[Date Prev][Date Next][Thread Prev][Thread Next][Date Index][Thread Index]

Re: Summary, was Re: Every time ..., was Re: General formula




Alan Lloyd wrote:

> In system enginnering for business enterprises there are
> doctrinal, operational, policy, procedural and human factors to consider
> - as well as system and detailed technical matters - eg implementation
> quality, deployment and scaleability, reliability issues.. I tend to
> work on these aspects..

Alan:

All these aspects can be usefully applied to *one* attribute at a time
for each set of policies. But not (in any meaningful way) to a certificate
that  is a mixed bag with all sorts of different attributes, implicit attributes,
etc. Even when that cert is  just a plain PKIX identity certificate. To say
you can apply the same policies *equally* to *all* the attributes is likewise
meaningless.

So, what you are saying only leaves you with the case of a certificate for
which you can't apply your set of policies unless it has only one set of
attributes. Not very useful.

But, this is where the certificate lifetime equation shows a solution. You simply
apply the doctrinal, operational, policy, procedural and human factors that you
want *for each* attribute, as they can be applied for each. Without treating an
apple like a speedboat. For each type of  attribute, a different policy -- e-mail
names are one thing and live and die like e-mail names, not like public-keys for
example. After you have the lifetimes *for each* attribute (including possible
subattributes you may need in order to cover the risks you consider
significant) them AND ONLY THEN you apply the equation I derived and
whip up the final result FOR THE CERTIFICATE.
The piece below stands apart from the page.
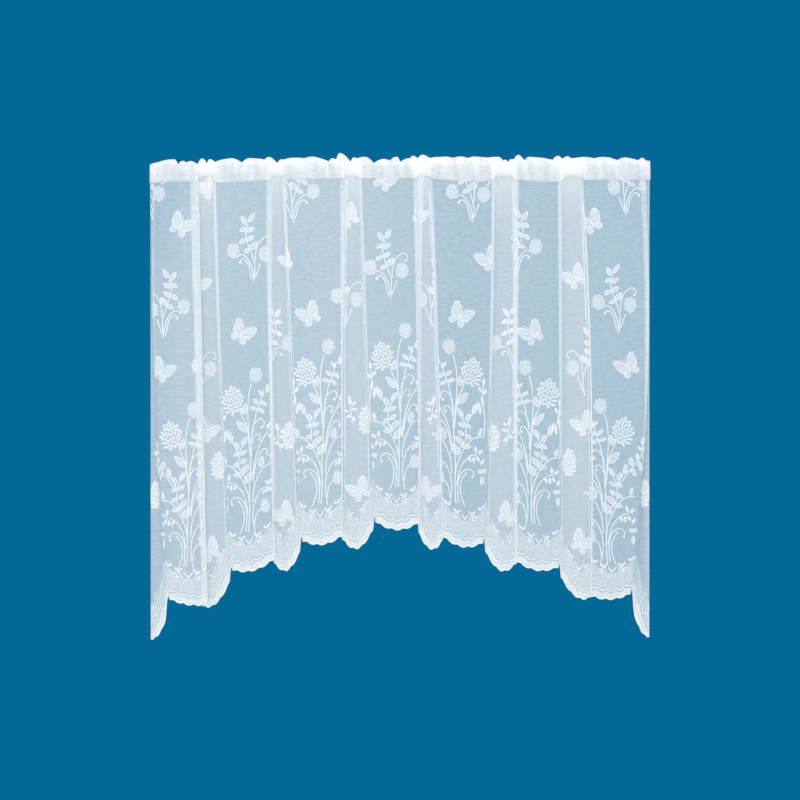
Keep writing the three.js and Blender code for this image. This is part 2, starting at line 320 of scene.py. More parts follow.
print("turns", len(TURNS), "scallops", len(SCALLOPS))

# %% [markdown]
# ## The cloth as a surface of two parameters
#
# A column is a line down the cloth, and t is the share of its drop, from the heading to the hem. The
# plan gives x and y of every column at any t. Turns and breadths follow each other across, so the
# columns are laid out part by part, and each part is worked out for all its columns and rows at once.

# %% Plan of the folds
TURN_STEPS, BREADTH_STEPS = 22, 26
LEAST_REACH, STEEPNESS = 6, 0.9


class Part(NamedTuple):
    """A breadth or a turn, by its number from the left, its columns and how far along each one is."""
    number: int
    is_turn: bool
    columns: slice
    shares: np.ndarray


PARTS = []
for i in range(2 * len(TURNS) + 1):
    start = PARTS[-1].columns.stop if PARTS else 0
    steps = TURN_STEPS if i % 2 else BREADTH_STEPS
    shares = np.linspace(0, 1, steps, endpoint=i == 2 * len(TURNS))
    PARTS.append(Part(i // 2, bool(i % 2), slice(start, start + steps), shares))
COLUMNS = PARTS[-1].columns.stop


def along_drop(values, t):
    """Parabola through the values at the heading (t=0), halfway (t=0.5) and the hem (t=1)."""
    top, middle, low = values
    return top * (1 - t) * (1 - 2 * t) + 4 * middle * t * (1 - t) + low * t * (2 * t - 1)


def fold_depth(t):
    """Half of the distance from the front breadths to the back ones."""
    return np.interp(t, *DEPTH_AT)


def turn_plan(turn, s, t):
    """x and y on a turn, at share s of its way.

    x runs across by reach and swings aside by swing * sin(2 pi s); y goes from one side to the
    other as s - 0.9 sin(4 pi s)/(4 pi) does, which is steep at the two outer edges of the S.
    """
    lap = along_drop(turn.lap, t)
    reach = LEAST_REACH + np.maximum(0, -lap)
    middle = along_drop(turn.edge, t) + (-lap / 2 if turn.way == "back" else lap / 2)
    swing = np.maximum(0, lap / 2 + reach / 4)
    across = s - STEEPNESS * np.sin(4 * np.pi * s) / (4 * np.pi)
    x = middle + reach * (s - 0.5) + swing * np.sin(2 * np.pi * s)
    return x, fold_depth(t) * (2 * across - 1) * (1 if turn.way == "back" else -1)


def plan(t):
    """x and y of all columns, where t has a row for each level and a column for each column.

    A breadth runs straight from one turn to the next and bows outwards by bow * sin^2.
    """
    x, y = np.empty_like(t), np.empty_like(t)
    for number, is_turn, columns, s in PARTS:
        here = t[:, columns]
        if is_turn:
            x[:, columns], y[:, columns] = turn_plan(TURNS[number], s, here)
            continue
        left = turn_plan(TURNS[number - 1], 1, here)[0] if number else -HALF_WIDTH
        right = turn_plan(TURNS[number], 0, here)[0] if number < len(TURNS) else HALF_WIDTH
        front = number % 2 == 1
        share = 0.5 + s / 2 if number == 0 else s / 2 if number == len(TURNS) else s
        bow = (FRONT_BOW if front else BACK_BOW) * np.sin(np.pi * share) ** 2
        x[:, columns] = left + (right - left) * s
        y[:, columns] = (-1 if front else 1) * fold_depth(here) * (1 + bow)
    return x, y


def arc_lengths(x, y):
    """Length of the cloth from its left edge to each column, along each row."""
    steps = np.hypot(np.diff(x, axis=1), np.diff(y, axis=1))
    return np.hstack((np.zeros((len(x), 1)), np.cumsum(steps, axis=1)))


print(f"{COLUMNS} columns in {len(PARTS)} parts")

# %% [markdown]
# ## The hem
#
# There is a scallop to each breadth, and it joins the next one in the middle of a turn. The line from
# joint to joint changes evenly, late or early. The scallop hangs below it by its belly, and five
# small teeth follow the edge. They are a millimetre deeper here than on the plain solid, because the
# cord along the edge fills them a little.

# %% Hem line
HEM_ARC = arc_lengths(*plan(np.ones((1, COLUMNS))))[0]
TURN_MIDDLES = [part.columns.start + TURN_STEPS // 2 for part in PARTS if part.is_turn]
JOINTS = np.array([0, *TURN_MIDDLES, COLUMNS - 1])
JOINT_ARC = HEM_ARC[JOINTS]
WIDTHS = np.diff(JOINT_ARC)


def hem_line(place, teeth=1.0):
    """Height of the hem at a place along it: the scallop's number plus the share s along it.

    It goes from the scallop's start to its end as s (even), s^2 (late) or 1 - (1-s)^2 (early), lower
    by belly * sin(pi s), and lower by 3.8 |sin(pi n s)| times teeth, where n is the number of teeth.
    """
    number = np.clip(np.floor(place), 0, len(SCALLOPS) - 1).astype(int)
    s = np.clip(place - number, 0, 1)
    start, end = (np.array(heights)[number] for heights in ([row.hem for row in SCALLOPS], HEM_ENDS))
    belly = np.array([row.belly for row in SCALLOPS])[number]
    rise = np.array([("even", "late", "early").index(row.rise) for row in SCALLOPS])[number]
    bend = np.choose(rise, (s, s ** 2, 1 - (1 - s) ** 2))
    at_end = (number == 0) | (number == len(SCALLOPS) - 1)
    count = TEETH * np.where(at_end, END_SCALLOP / SCALLOP_PITCH, 1)
    tooth = np.abs(np.sin(np.pi * count * np.where(number == 0, 1 - s, s)))
    return start + (end - start) * bend - belly * np.sin(np.pi * s) - teeth * TOOTH_DEPTH * tooth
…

So, looks like you got it backwards ...a simple confusion. You thought of
applying the equation first -- but, no. It is to be applied last. Of course, how
else would you get the attribute lifetimes to input into the equation? From
whom/what?

BTW, this is clearly explained in the inlined reference [1] in my original
posting, in many e-mails I and others worte here --  and even in the
very e-mail you are replying to:

 "Gerck's certificate lifetime equation requires the user to input their
 assumptions on each presented attribute validity lifetime (an average)
 of a *given* certificate, ..."

So, you are the equation user, what should you do? Input your assumptions
on each attribute lifetime -- even if you call your assumptions by a long name
such as "doctrinal, operational, policy, procedural and human factors".